None of the characters in this film are Hollywood glam. None of the fake plastic Stepford cosmetic finishes and faultless hairdos – Fern looks like she cuts her own hair with a knife and fork without a mirror – or vast, well furnished mansions that are passed off as average homes in romcoms. Many of the people in it are people who live on the road more or less playing themselves. Nevertheless, hard though they have it, they are people with resources. The vans for a start. The woman who is dying of cancer has visited a hospital and got diagnosed. She is not without access to medical insurance. When Fern’s van breaks down she has access to a sister who lends her the money to fix it. The van is the one settled thing she won’t and can’t give up. Its now home.

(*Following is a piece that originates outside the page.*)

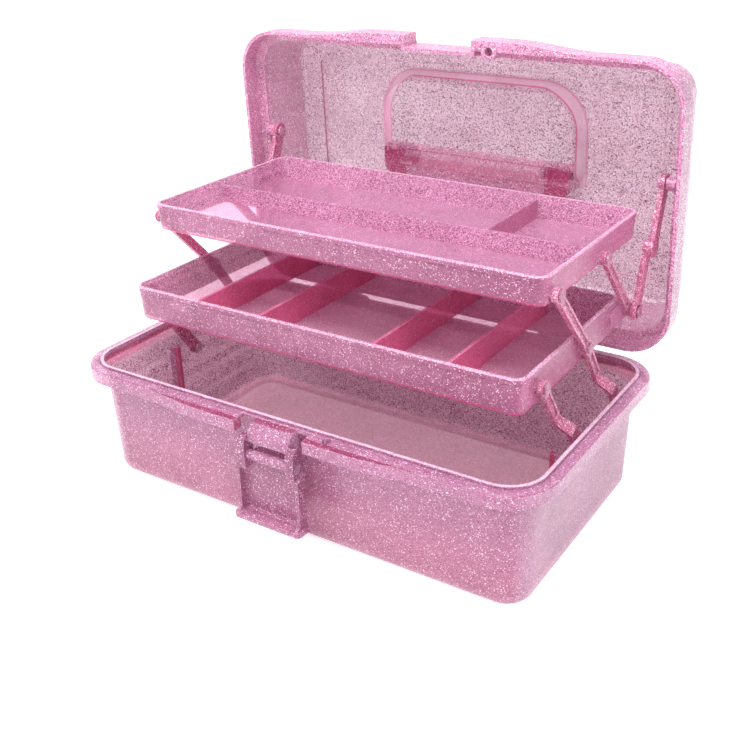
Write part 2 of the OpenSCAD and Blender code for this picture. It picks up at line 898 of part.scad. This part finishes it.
// Link from the lid to the lower tray; its lower eye has the free play
module lid_link() {
    mid = (rear_pivot + lid_pivot) / 2;
    eye_r = peg_r + free_play;
    color(c_arm) difference() {
        union() {
            blade([rear_pivot, mid], lid_link_w, lid_link_x);
            rod(lid_link_x, lid_link_x + arm_t, eye_r + rim_w, rear_pivot);
            blade([mid, lid_pivot], lid_link_w + head_over, lid_link_x + kink);
        }
        rod(lid_link_x - cut, rim_len / 2, eye_r, rear_pivot);
        rod(lid_link_x - cut, rim_len / 2, peg_r + play, lid_pivot);
    }
}

module front_arm_left() {
    mirror([1, 0, 0])
        front_arm();
}

module front_arm_right() {
    front_arm();
}

module long_arm_left() {
    mirror([1, 0, 0])
        long_arm();
}

module long_arm_right() {
    long_arm();
}

module rear_link_left() {
    mirror([1, 0, 0])
        rear_link();
}

module rear_link_right() {
    rear_link();
}

module lid_link_left() {
    mirror([1, 0, 0])
        lid_link();
}

module lid_link_right() {
    lid_link();
}

// Pin of one hinge, with a head at each end
module hinge_pin() {
    x0 = knuckle_x - gap;
    x1 = knuckle_x + hinge_len + gap;
    color(c_pin) {
        rod(x0, x1, pin_r, [hinge_y, hinge_z]);
        rod(x0 - pin_head_t, x0, pin_head_r, [hinge_y, hinge_z]);
        rod(x1, x1 + pin_head_t, pin_head_r, [hinge_y, hinge_z]);
    }
}

module hinge_pin_left() {
    mirror([1, 0, 0])
        hinge_pin();
}

module hinge_pin_right() {
    hinge_pin();
}

base_tub();
lid_shell();
carry_handle();
handle_pin_left();
handle_pin_right();
latch();
lower_tray();
upper_tray();
tray_divider_1();
tray_divider_2();
tray_divider_3();
tray_divider_4();
front_arm_left();
front_arm_right();
long_arm_left();
long_arm_right();
rear_link_left();
rear_link_right();
lid_link_left();
lid_link_right();
hinge_pin_left();
hinge_pin_right();
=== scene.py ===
import json
import math

import bpy
from mathutils import Matrix, Vector

# The looks of the storage box: see-through moulded plastic full of glitter, in a white studio.
# Every shape is the frame's own. Lengths are in metres, and places are those of the object's own frame.

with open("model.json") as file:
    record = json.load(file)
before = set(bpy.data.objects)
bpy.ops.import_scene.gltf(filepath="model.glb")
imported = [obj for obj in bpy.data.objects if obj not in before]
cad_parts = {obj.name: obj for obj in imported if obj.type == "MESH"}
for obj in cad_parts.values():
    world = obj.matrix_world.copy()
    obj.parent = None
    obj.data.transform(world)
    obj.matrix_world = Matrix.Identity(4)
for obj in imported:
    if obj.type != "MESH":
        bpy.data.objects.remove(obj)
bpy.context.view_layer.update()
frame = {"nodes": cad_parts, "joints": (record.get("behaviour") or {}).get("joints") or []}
nodes = frame["nodes"]
MM = 0.001


def srgb(r, g, b):
    """A colour written as it looks on a screen, 0 to 255, as the linear one that Blender takes."""
    def lin(c):
        c = c / 255
        return c / 12.92 if c <= 0.04045 else ((c + 0.055) / 1.055) ** 2.4
    return (lin(r), lin(g), lin(b), 1)


WHITE = (1, 1, 1, 1)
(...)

Where the Counterpunch review hits hard is that the film risks romanticising the gig economy and transient, insecure work. A couple of scenes shot inside a vast Amazon warehouse show Fern ambling slowly around, smiling at co-workers and exchanging quips and smiles; not harassed and rushing, driven by her monitor or pissing in a bottle because there’s no time to get to the toilet if she’s to fulfill her quota. Her comment about working for Amazon, when asked, is “good money”. $15 an hour. Aspirational as a minimum wage, but hardly “good money”. Other jobs always come along when needed. Hard to imagine that it always works out like that.